Именно как неравнодушный человек, лично переживающий за происходящее, пытался Лагарп объяснить Александру I смысл Испанской революции. По его мнению, к ней привели действия короля Фердинанда VII, в поддержку которого во время Наполеоновских войн выступила вся нация, но который, вернувшись на трон в 1814 году, не только пренебрег «заветными чаяниями» испанцев, но, по сути, вел «разрушительную» политику, сравнимую для страны с «бедствием». «Не могла Испания ожидать спасения ни от правительства своего, ни от мер законных и конституционных, ибо это правительство их принимать отказывалось (это, увы, часто случается), а следственно, не оставалось ей, к несчастью, другого выхода, кроме как дать волю отчаянию; ибо доктрина, утверждающая, будто нации должны мучения сносить терпеливо, столь же ложна, сколь и опасна». В такой ситуации мятеж военный стал меньшим злом, нежели «бунт народный», рассуждал Лагарп (3 сентября 1820 года).
Мнение Лагарпа оказывалось здесь полностью противоположным тому, которое официально выразила российская дипломатия от имени Александра I. В нотах от 19 апреля / 1 мая 1820 года российский император высказывал сожаление по поводу беспорядков, выражал свою поддержку королю Испании, выступая за укрепление его власти «в обоих полушариях», а также заявлял, что «установления, возникшие в результате бунта, приводят к хаосу». Если же этот «хаос» в Испании будет углубляться, то Александр I ясно указывал на обязательства Священного союза, которые призывают европейские державы к вмешательству с целью наведения «порядка»[450].
Лагарпа поразило использование созданной Александром I доктрины Священного союза для обоснования права великих держав по своему усмотрению вмешиваться в суверенные дела любой другой страны. Швейцарец больше не оправдывал Священный союз «филантропическими намерениями» российского императора. Этот союз превращается для Лагарпа в средоточие зла (ровно в той же мере, в какой противники Священного союза олицетворяли мировое зло в глазах Александра I). Бывший царский наставник писал в одном из своих примечаний к письмам о «влиятельных членах Священного союза», которые «бросили вызов законам божеским и человеческим», поклялись истребить всех защитников свободы и ради этого предпочитают «во имя Господа Европу разорять». И хотя он по-прежнему надеется, что Александра I вовлекли в это его враги, желающие «навредить его славе», он не может отделить российского императора от принятых пагубных решений: «Принципы, изложенные в манифесте Лайбахского конгресса и направленные против неаполитанцев, представили Александра I врагом народной свободы, защитником доктрин средневековых. Священный союз явился во всей своей ужасающей наготе»[451].

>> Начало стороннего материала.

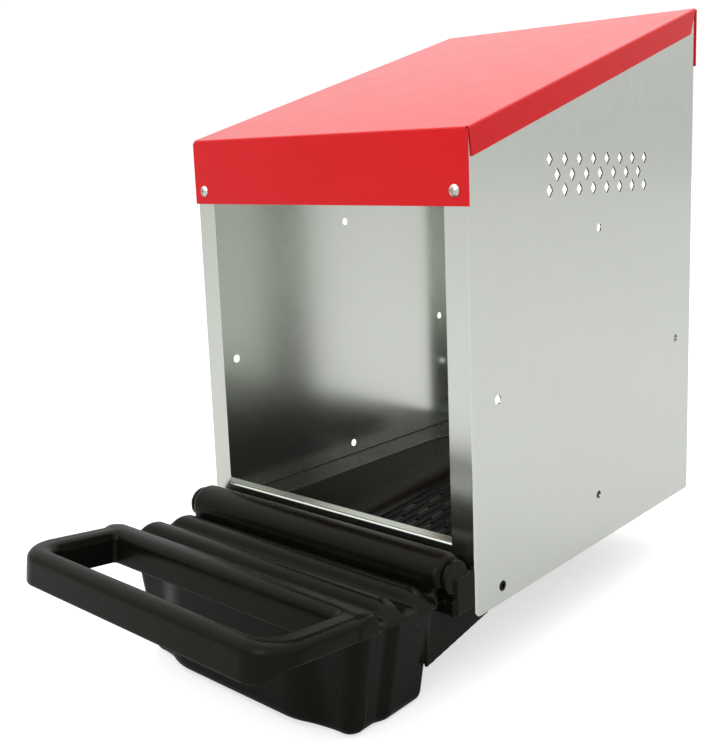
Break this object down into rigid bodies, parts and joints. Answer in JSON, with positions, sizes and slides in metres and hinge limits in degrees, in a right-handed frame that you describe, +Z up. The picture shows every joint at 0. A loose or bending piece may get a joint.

Несомненно, что, описывая последствия решений Священного союза, Лагарп думал и о своей родине. Швейцария, а в особенности кантон Во (которым управляли политики, пришедшие к власти еще в эпоху Посреднического акта) в эти годы служили объектом особого внимания со стороны великих держав, подозревавших их в поддержке «революционной деятельности»[452]. На конгрессе в Вероне державы потребовали от швейцарцев принять меры по ограничению свободы прессы и приему политических беженцев. Все это вызвало колоссальное возмущение у Лагарпа.

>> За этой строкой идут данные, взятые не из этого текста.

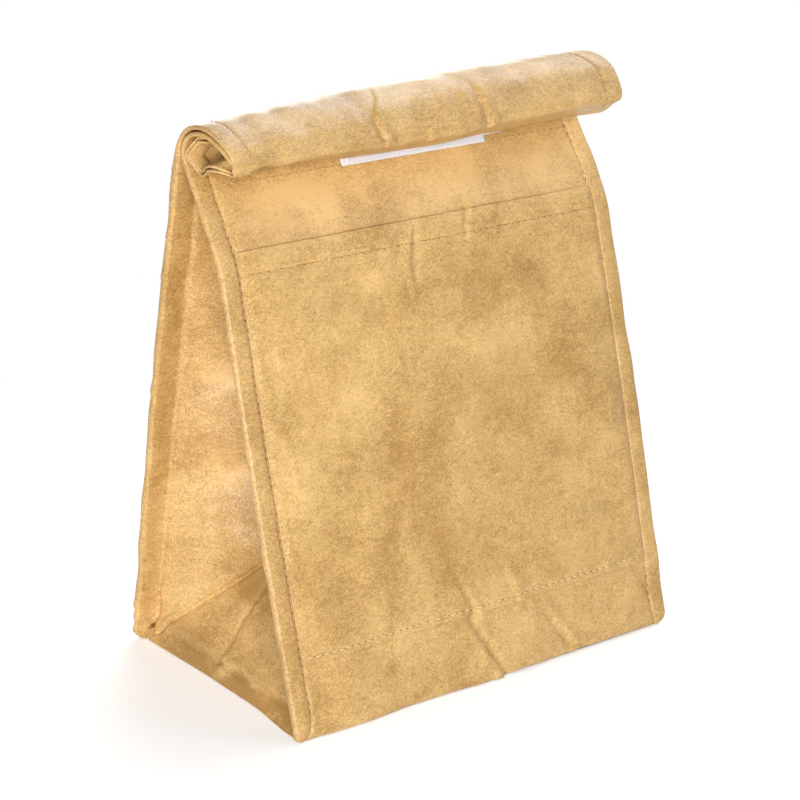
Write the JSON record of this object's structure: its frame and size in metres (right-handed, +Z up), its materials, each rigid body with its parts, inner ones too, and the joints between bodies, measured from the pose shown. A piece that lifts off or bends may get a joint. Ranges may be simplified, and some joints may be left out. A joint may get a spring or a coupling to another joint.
{
  "type": "roll-top lunch bag",
  "caption": "Closed kraft-look lunch bag with square base, folded side gussets, stitched seam ribs, flat front pocket and a rolled mouth.",
  "frame": {"origin": "middle of the base, on the surface that the bag stands on", "axes": "+Z up, +X to the right seen from the front, and the front with its pocket and roll faces -Y"},
  "size_m": [0.2026, 0.116, 0.2368],
  "materials": {
    "kraft_laminate": "satin laminated kraft-look sheet",
    "kraft_pocket": "satin laminated kraft-look sheet",
    "loop_pile": "matt white loop pile",
    "hook_tape": "matt white hook tape"
  },
  "bodies": {
    "root": {"bag_body": "kraft_laminate", "front_pocket": "kraft_pocket", "loop_strip": "loop_pile", "hook_strip": "hook_tape"}
  },
  "joints": []
}
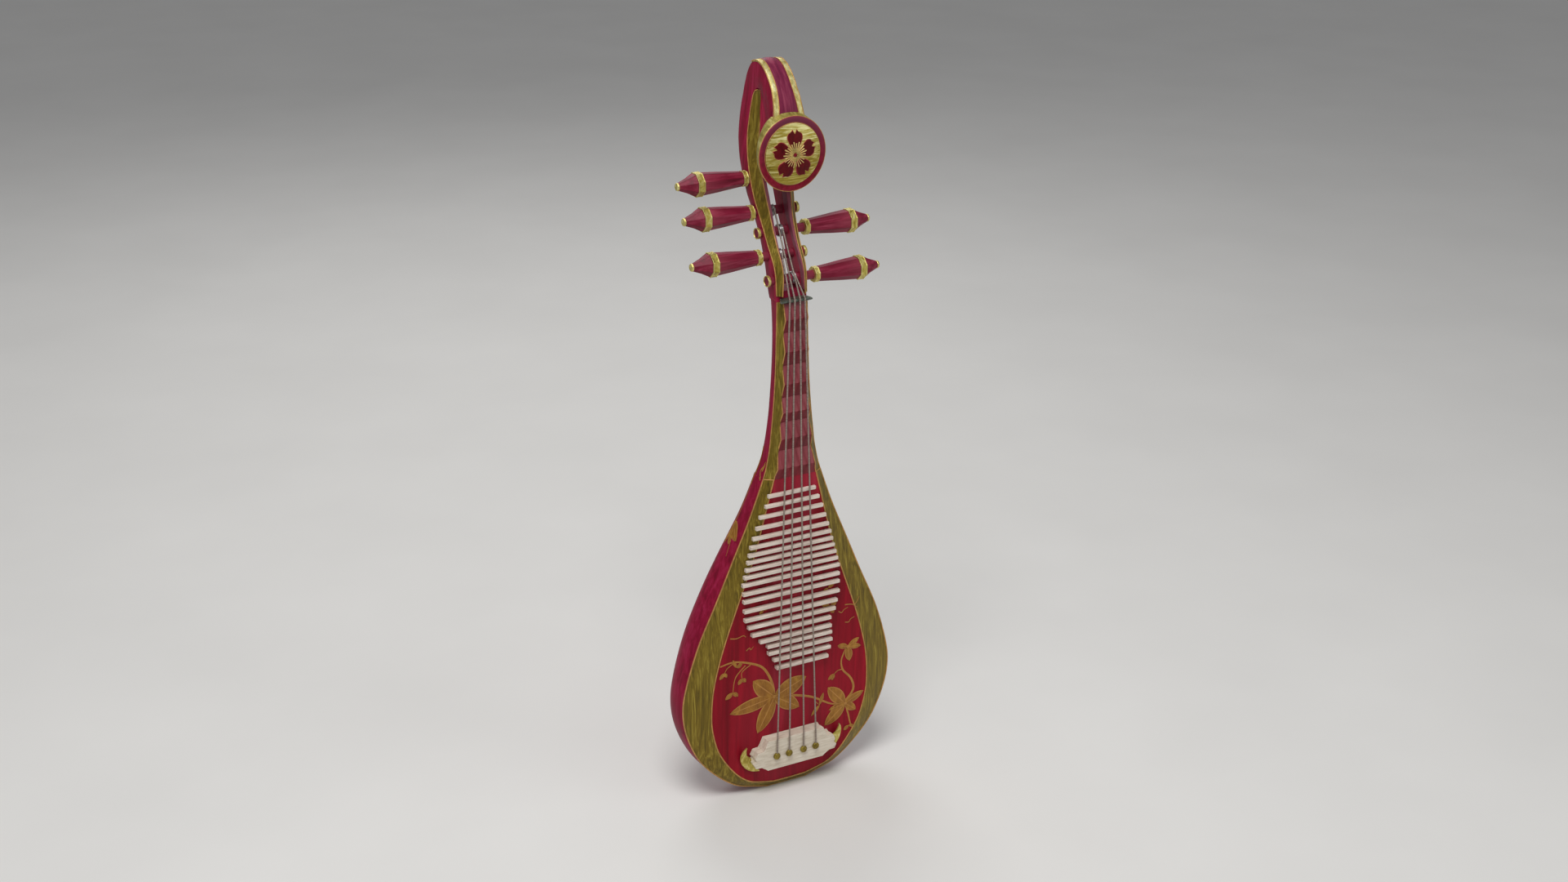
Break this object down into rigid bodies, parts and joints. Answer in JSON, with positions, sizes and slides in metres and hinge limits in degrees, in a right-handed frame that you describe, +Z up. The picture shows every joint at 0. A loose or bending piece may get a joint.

Углублявшаяся пропасть между учеником и его бывшим учителем сказывалась и на характере писем последнего. Уже публикация резолюций конгресса в Троппау, где впервые провозглашалась возможность Священного союза вмешаться во внутренние дела Неаполитанского королевства, затруднило Лагарпу новое обращение к российскому императору. О чем еще он мог теперь написать Александру? В 1821 году он ограничился двумя краткими письмами. Решения Лайбахского конгресса всерьез породили у швейцарца сомнения, стоит ли продолжать переписку. В одном из примечаний, датированном маем 1821 года, Лагарп с горечью констатировал: «Мое дело теперь кончено. Исполнял я его мужественно до самого конца. Нечего мне больше сказать самодержцу Всероссийскому; отныне мы на разных языках говорим и исповедуем разные правила; как нам друг друга понять?»[453]

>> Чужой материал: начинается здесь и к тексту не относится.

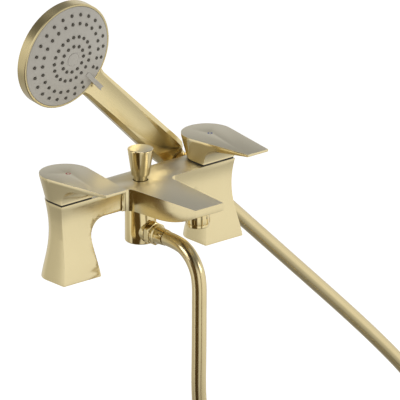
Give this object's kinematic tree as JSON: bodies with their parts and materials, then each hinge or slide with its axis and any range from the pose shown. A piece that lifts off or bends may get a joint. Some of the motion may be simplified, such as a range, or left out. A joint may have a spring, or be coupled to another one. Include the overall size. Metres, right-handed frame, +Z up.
{
  "type": "bath shower mixer tap",
  "caption": "Two-pillar bath tap with lever handles, tapered spout, lift diverter, and a hand shower on a hose, resting in a cradle, in satin brass.",
  "frame": {"origin": "on the deck plane, half way between the two inlet centres", "axes": "+X along the bridge from the hot inlet to the cold inlet, -Y out along the spout towards the bath, +Z up from the deck"},
  "size_m": [0.5434, 0.1601, 0.6403],
  "materials": {
    "satin_brass": "fine satin brushed",
    "hose_skin": "smooth satin hose skin",
    "plain_brass": "machined",
    "ceramic": null,
    "black_rubber": "matt",
    "nozzle_rubber": "matt",
    "black_plastic": "matt",
    "face_plastic": "satin grey",
    "inner_plastic": "matt",
    "steel": "bright",
    "red_plastic": "gloss",
    "blue_plastic": "gloss"
  },
  "bodies": {
    "mixer": {"body_casting": "satin_brass", "hot_deck_seal": "black_rubber", "hot_inlet_bush": "plain_brass", "hot_seat_seal": "black_rubber", "hot_fixed_disc": "ceramic", "hot_cartridge_body": "plain_brass", "hot_gland_nut": "plain_brass", "hot_glide_plate": "black_plastic", "cold_deck_seal": "black_rubber", "cold_inlet_bush": "plain_brass", "cold_seat_seal": "black_rubber", "cold_fixed_disc": "ceramic", "cold_cartridge_body": "plain_brass", "cold_gland_nut": "plain_brass", "cold_glide_plate": "black_plastic", "diverter_housing": "satin_brass", "diverter_seat": "plain_brass", "diverter_bush": "plain_brass", "diverter_spring": "steel", "outlet_tail": "plain_brass", "outlet_washer": "black_rubber", "outlet_nut": "satin_brass", "outlet_ferrule": "satin_brass", "hose_front": "hose_skin", "hose_coil": "hose_skin", "hose_tie": "black_rubber", "hose_rear": "hose_skin", "aerator_housing": "satin_brass", "aerator_seal": "black_rubber", "flow_straightener": "inner_plastic", "handset_cradle": "satin_brass", "cradle_screw": "steel"},
    "hot_lever": {"hot_lever": "satin_brass", "hot_index": "red_plastic", "hot_grub_screw": "steel", "hot_spindle": "plain_brass", "hot_moving_disc": "ceramic"},
    "cold_lever": {"cold_lever": "satin_brass", "cold_index": "blue_plastic", "cold_grub_screw": "steel", "cold_spindle": "plain_brass", "cold_moving_disc": "ceramic"},
    "diverter_knob": {"diverter_knob": "satin_brass", "diverter_spindle": "plain_brass", "diverter_washer": "black_rubber"},
    "handset": {"handset_body": "satin_brass", "handset_spigot": "plain_brass", "handset_washer": "black_rubber", "handset_nut": "satin_brass", "handset_ferrule": "satin_brass", "spray_chamber": "inner_plastic", "face_screw": "steel"},
    "spray_face": {"spray_plate": "face_plastic", "spray_nozzles": "nozzle_rubber", "centre_cap": "face_plastic"}
  },
  "joints": [
    {"name": "hot_lever_turn", "type": "hinge", "parent": "mixer", "child": "hot_lever", "pos_m": [-0.09, 0, 0.0806], "axis": [0, 0, 1], "range_deg": [-90, 0]},
    {"name": "cold_lever_turn", "type": "hinge", "parent": "mixer", "child": "cold_lever", "pos_m": [0.09, 0, 0.0806], "axis": [0, 0, 1], "range_deg": [0, 90]},
    {"name": "diverter_lift", "type": "slide", "parent": "mixer", "child": "diverter_knob", "axis": [0, 0, 1], "range_m": [0, 0.008], "stiffness_N_per_m": 150, "springref_m": -0.006, "deforming": ["diverter_spring"]},
    {"name": "handset_lift", "type": "slide", "parent": "mixer", "child": "handset", "axis": [-0.7193, 0, 0.6947], "range_m": [0, 0.06]},
    {"name": "spray_select", "type": "hinge", "parent": "handset", "child": "spray_face", "pos_m": [-0.06946, 0.02154, 0.21423], "axis": [0.0297, -0.9904, -0.1347], "range_deg": [-30, 30]}
  ]
}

В апреле 1822 года несчастье, постигшее его семью (разорение родственников жены Лагарпа, которое оставляло ту без всяких собственных источников дохода), заставило царского наставника обратиться к бывшему ученику с просьбой об улучшении финансовых условий выплаты его пенсии. Александр I не дал ему ответа (правда, уже после его смерти Лагарп узнал, что тот исполнил его просьбу[454]).